The title story "In the Name of Love" focuses on the tragic story of Jerry Harris and his young wife Susan. Jerry fell victim to the oldest murder motive around...money. Jerry was a semi-successful businessman in California. For many years, he juggled a few various types of businesses, and did rather well for himself. He built a happy stable life for himself and his beloved wife Susan. Susan was happy to stand quietly beside the man she loved and beam with pride at his accomplishments in business and entertainment. They had truly found bliss after settling into their dream home when tragedy struck the couple that everyone envied. Steve Bonilla was a clingy, ne'r do well. He latched on to Jerry like a lost puppy, and Jerry played mentor when many other people couldn't even tolerate Steve's presence. He took pity on him, and tried to help him land an opportunity or two. In the beginning of Jerry's business ventures, he had taken loans from Steve's mother, but he always paid them back as his ventures paid off. After such pay-offs, it was Jerry who had the success, and it was Jerry who wound up with the life that Steve wanted. Steve would try to pass himself off as a big, important man, posing as the owner of Steve's establishments, when he really never had more than a bit part in any of them. Through it all, Jerry said nothing, and continued to offer Steve every opportunity he could to make something of himself on his own steam. It was never enough. Steve finally decided he wanted it all. He hired two bumbling drunks who needed quick cash to ambush, kidnap and kill Jerry.
This story, in itself, is not a surprising one. You know what to expect, and who the guilty party is right from the beginning. It also is not a truly unique story or motive. The appeal of the story lies not in the murder itself, but in the story of Susan Harris, Jerry's widow. If it were not for Susan, this story would not have been worthy of a novel on its own. This is the kind of story you hear about often. The surprising aspect is Susan. You do not expect this quiet, doting, wallflower wife to find such an impressive strength and will in light of the murder of her husband. Where many people would cave in and cower, Susan fought with a fierceness to keep her husband's businesses going, to find and punish his killer(s), and to protect herself and her family when she became a target herself. Steve Bonilla underestimated Susan, and while reading the story, so did I. Rule displays her usual attachment to the case in the following passage... "As I began this book, Susan uncorked one of the few remaining bottles of Jerry's favorite Silver Oak Cabernet wine, and we drank a toast to him and to a book that would make him come alive in readers' minds." This is exactly what she did. Jerry and Susan can easily be your neighbors and best friends by the time you are through reading about them. It is an easy story to attach to.
The four remaining short stories are: "Murder and the Proper Housewife", "The Most Dangerous Game", "How it Feels to Die" and "The Killer Who Never Forgot...Or Forgave".

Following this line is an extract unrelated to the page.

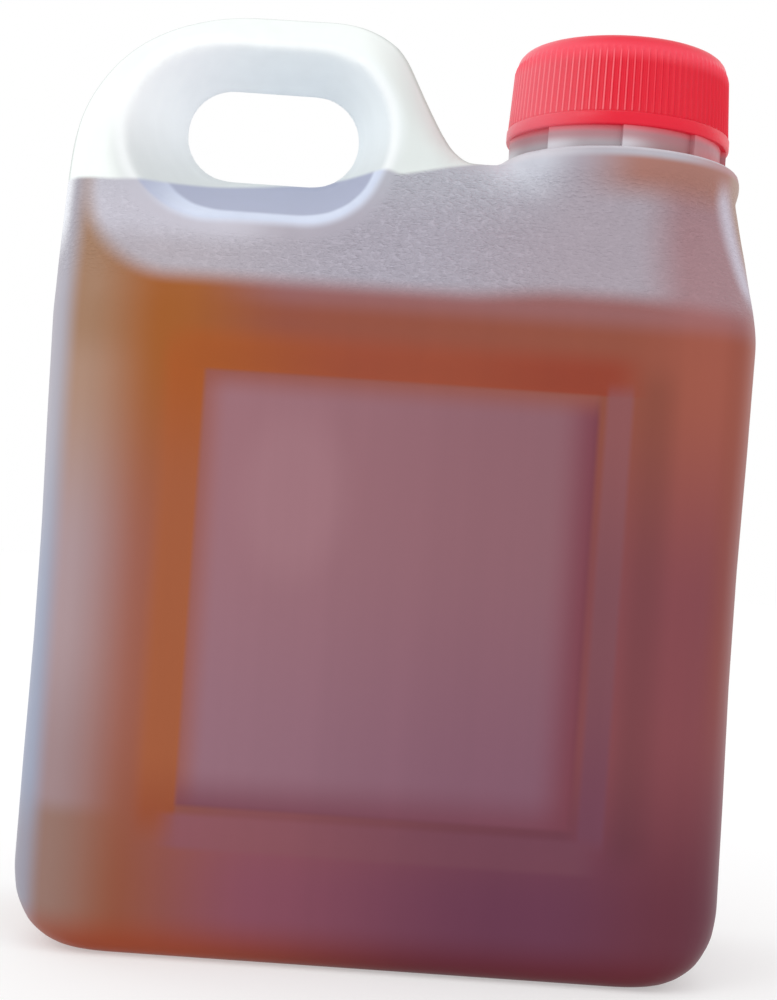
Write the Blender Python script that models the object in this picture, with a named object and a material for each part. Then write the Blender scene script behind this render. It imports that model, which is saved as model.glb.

"Murder and the Proper Housewife" spins the tale of an average housewife who conspired to have her friend's husband killed. Her friend, Rose Stahl didn't love her husband nearly as much as the trust fund he was holding on to. Nancy Brooks decided to help her friend with this dilemma when she conspired to have another friend's son kill Art Stahl. It is a twisted tale that leaves many questions unanswered in this shortened version. I would love to see it in more of a focal point in another novel. The relationships covered here were probably quite intricate and worth exploring in-depth.
"The Most Dangerous Game" was appropriately compared by Rule to the story of the same name that most of us read in a high school literature class. This version covers the horror that faced two young girls who decided to run away from home and "rough it" in a vacant cabin, with a stranger, in a snowstorm. It is a perfect display of utter helplessness and terror that is sure to leave chills racing down your spine.
"What it Feels Like to Die" chronicles the stalking of a young woman in flight from an abusive marriage. When a group of young single females take on a new roommate, they have no idea of the horror that is to follow. The new roommate is being hunted by a man who just can't let her go. Tragically, it is not the wife that winds up bearing the brunt of his rage when he finally snaps.
"The Killer Who Never Forgot...or Forgave" details the unthinkable murder of a young mother and her seven month old baby girl. The prime suspect is the husband / father. After some turbulence in the relationship that had included an extramarital affair, Arne Kaarsten and his wife Jody had reconciled and had a second child. All seemed well in their marriage when Arne suddenly revealed his scorn in the worst way possible.
This is not, by any means, Ann Rule's best work. While the mechanics of her writing are still true to form, the primary story just lacks the pizazz and suspense that we've come to expect from Rule. It almost seems to have a different angle to it, as the primary appeal is in the story of Susan's survival, not Jerry's death. There is no deep psychoanalyzing of Steve Bonilla. Truthfully, he would not make for a brilliant study. He was simply greedy, selfish and materialistic. Go into this reading expecting a different focus and a different approach, but go into it with an open-mind. It is worth the read.